Request => Set down, please, exactly the lines below that run from the line with "return nodes |" to the line with "cad_parts[node].hide_render = cad_parts[node].hide_viewport", both lines included.

[START Data for processing]

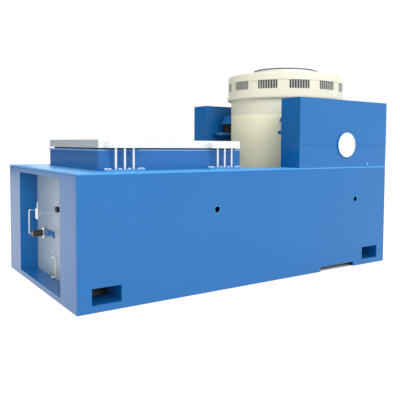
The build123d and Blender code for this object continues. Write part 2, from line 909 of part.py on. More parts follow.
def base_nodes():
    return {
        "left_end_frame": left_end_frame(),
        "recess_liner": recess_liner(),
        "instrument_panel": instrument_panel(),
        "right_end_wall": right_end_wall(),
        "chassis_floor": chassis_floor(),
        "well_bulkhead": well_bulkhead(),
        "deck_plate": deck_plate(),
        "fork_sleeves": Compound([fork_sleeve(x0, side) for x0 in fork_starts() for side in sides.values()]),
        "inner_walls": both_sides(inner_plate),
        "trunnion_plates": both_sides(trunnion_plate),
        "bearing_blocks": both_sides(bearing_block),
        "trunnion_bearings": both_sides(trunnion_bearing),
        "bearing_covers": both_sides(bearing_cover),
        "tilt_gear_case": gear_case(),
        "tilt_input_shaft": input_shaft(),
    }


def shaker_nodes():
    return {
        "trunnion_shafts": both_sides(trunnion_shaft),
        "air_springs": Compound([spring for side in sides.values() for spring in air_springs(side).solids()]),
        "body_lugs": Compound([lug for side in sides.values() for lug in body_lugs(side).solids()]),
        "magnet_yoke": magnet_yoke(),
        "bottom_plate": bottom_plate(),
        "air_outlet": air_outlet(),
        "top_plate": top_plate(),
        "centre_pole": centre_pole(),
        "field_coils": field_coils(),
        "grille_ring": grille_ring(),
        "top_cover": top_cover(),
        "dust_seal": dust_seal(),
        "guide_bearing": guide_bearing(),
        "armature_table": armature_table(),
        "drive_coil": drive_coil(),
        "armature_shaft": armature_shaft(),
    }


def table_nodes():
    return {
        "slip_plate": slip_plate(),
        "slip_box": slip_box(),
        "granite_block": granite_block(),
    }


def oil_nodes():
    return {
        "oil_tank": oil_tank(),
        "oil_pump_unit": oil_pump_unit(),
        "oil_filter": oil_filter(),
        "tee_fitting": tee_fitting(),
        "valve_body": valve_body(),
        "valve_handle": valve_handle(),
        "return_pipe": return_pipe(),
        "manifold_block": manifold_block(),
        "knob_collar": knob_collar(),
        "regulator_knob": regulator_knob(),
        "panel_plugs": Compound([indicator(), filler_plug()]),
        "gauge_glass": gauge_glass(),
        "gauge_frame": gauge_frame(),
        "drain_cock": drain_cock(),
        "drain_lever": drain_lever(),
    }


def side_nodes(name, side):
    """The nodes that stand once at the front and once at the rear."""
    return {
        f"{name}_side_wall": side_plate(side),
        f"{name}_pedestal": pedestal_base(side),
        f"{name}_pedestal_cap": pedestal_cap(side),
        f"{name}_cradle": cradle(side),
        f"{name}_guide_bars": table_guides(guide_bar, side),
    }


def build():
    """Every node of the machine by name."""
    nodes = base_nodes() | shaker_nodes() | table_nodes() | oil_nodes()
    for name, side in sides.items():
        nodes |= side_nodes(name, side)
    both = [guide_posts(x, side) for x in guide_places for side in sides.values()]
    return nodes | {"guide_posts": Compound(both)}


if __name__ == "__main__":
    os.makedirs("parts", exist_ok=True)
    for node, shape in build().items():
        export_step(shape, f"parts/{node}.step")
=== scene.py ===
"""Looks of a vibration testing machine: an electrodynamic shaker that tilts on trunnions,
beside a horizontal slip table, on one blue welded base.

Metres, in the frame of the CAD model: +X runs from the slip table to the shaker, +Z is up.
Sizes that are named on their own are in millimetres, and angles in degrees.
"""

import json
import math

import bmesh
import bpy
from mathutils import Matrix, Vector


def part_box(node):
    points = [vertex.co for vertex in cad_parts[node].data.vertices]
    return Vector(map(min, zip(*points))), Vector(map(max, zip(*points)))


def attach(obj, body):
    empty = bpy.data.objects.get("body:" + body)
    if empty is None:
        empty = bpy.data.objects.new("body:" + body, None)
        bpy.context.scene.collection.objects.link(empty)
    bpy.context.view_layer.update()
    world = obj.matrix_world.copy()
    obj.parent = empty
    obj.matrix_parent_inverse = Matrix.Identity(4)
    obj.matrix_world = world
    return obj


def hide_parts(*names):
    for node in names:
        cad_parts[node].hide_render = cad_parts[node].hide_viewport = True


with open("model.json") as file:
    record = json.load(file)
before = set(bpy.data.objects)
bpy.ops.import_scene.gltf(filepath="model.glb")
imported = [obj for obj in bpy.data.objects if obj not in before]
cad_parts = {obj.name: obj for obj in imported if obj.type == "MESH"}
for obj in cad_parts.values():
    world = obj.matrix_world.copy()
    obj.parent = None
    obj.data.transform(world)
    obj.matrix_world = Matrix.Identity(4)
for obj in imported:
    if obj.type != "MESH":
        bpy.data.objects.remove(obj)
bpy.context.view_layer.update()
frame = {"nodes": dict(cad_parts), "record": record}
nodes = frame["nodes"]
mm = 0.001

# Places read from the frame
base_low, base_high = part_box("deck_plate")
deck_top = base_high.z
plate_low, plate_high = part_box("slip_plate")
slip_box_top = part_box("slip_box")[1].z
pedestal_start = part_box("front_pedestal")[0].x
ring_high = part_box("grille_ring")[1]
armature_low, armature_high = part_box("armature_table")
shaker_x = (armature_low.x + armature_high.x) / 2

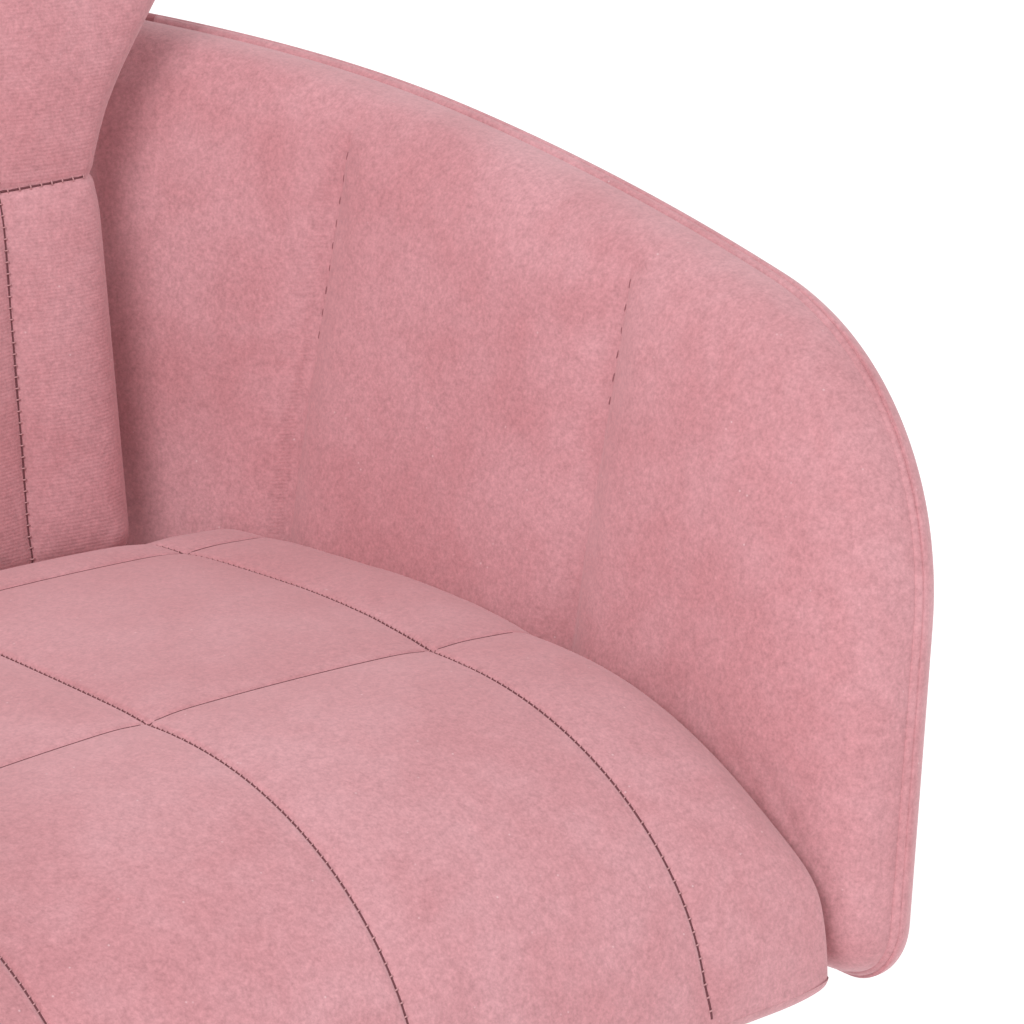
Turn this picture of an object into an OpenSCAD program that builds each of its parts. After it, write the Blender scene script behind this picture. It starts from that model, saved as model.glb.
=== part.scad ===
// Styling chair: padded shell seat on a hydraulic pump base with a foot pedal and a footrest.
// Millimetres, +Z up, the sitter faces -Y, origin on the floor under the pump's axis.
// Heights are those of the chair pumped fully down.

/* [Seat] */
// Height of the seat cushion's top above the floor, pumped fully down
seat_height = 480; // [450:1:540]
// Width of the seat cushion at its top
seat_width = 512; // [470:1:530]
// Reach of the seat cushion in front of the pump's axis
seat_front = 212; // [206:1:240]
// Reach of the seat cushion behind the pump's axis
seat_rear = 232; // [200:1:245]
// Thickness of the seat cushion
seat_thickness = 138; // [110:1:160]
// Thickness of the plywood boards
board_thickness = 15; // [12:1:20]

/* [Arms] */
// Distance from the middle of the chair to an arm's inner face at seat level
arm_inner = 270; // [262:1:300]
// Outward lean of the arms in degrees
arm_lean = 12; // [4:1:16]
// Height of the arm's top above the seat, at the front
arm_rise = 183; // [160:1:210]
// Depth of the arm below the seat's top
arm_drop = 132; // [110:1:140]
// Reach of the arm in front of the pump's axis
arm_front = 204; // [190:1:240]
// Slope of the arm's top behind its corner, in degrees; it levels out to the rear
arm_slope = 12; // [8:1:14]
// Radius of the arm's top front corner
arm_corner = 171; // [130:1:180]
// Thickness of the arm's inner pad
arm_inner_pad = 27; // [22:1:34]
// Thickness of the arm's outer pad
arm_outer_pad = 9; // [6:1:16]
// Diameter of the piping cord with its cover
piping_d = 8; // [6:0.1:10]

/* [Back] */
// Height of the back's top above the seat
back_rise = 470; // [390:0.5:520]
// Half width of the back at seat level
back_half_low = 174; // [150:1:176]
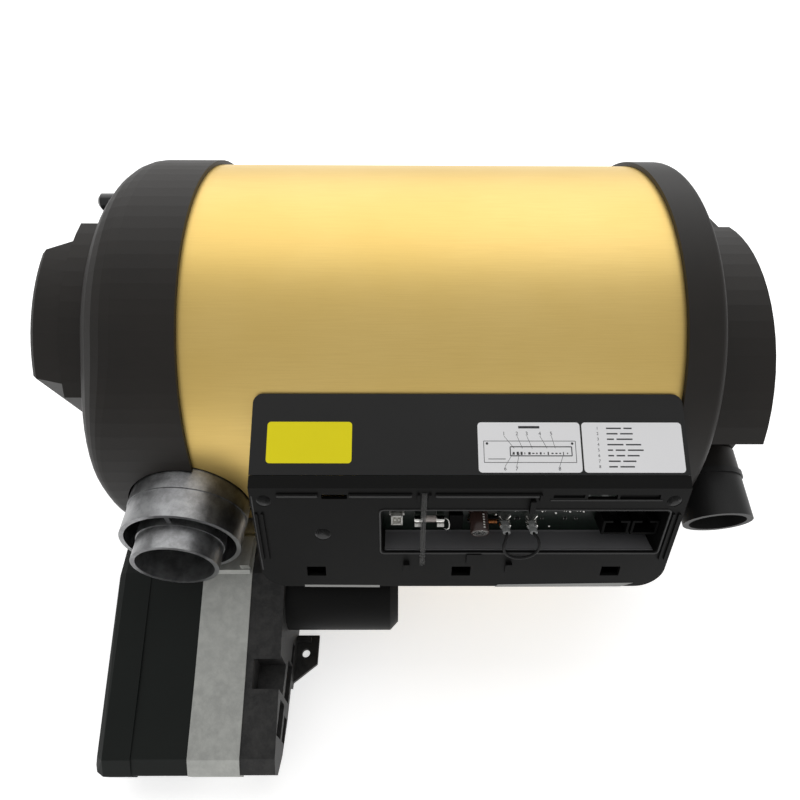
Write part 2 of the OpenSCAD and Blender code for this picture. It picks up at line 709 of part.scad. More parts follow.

[END Data for processing]

Full answer =>
    return nodes | {"guide_posts": Compound(both)}


if __name__ == "__main__":
    os.makedirs("parts", exist_ok=True)
    for node, shape in build().items():
        export_step(shape, f"parts/{node}.step")
=== scene.py ===
"""Looks of a vibration testing machine: an electrodynamic shaker that tilts on trunnions,
beside a horizontal slip table, on one blue welded base.

Metres, in the frame of the CAD model: +X runs from the slip table to the shaker, +Z is up.
Sizes that are named on their own are in millimetres, and angles in degrees.
"""

import json
import math

import bmesh
import bpy
from mathutils import Matrix, Vector


def part_box(node):
    points = [vertex.co for vertex in cad_parts[node].data.vertices]
    return Vector(map(min, zip(*points))), Vector(map(max, zip(*points)))


def attach(obj, body):
    empty = bpy.data.objects.get("body:" + body)
    if empty is None:
        empty = bpy.data.objects.new("body:" + body, None)
        bpy.context.scene.collection.objects.link(empty)
    bpy.context.view_layer.update()
    world = obj.matrix_world.copy()
    obj.parent = empty
    obj.matrix_parent_inverse = Matrix.Identity(4)
    obj.matrix_world = world
    return obj


def hide_parts(*names):
    for node in names:
        cad_parts[node].hide_render = cad_parts[node].hide_viewport = True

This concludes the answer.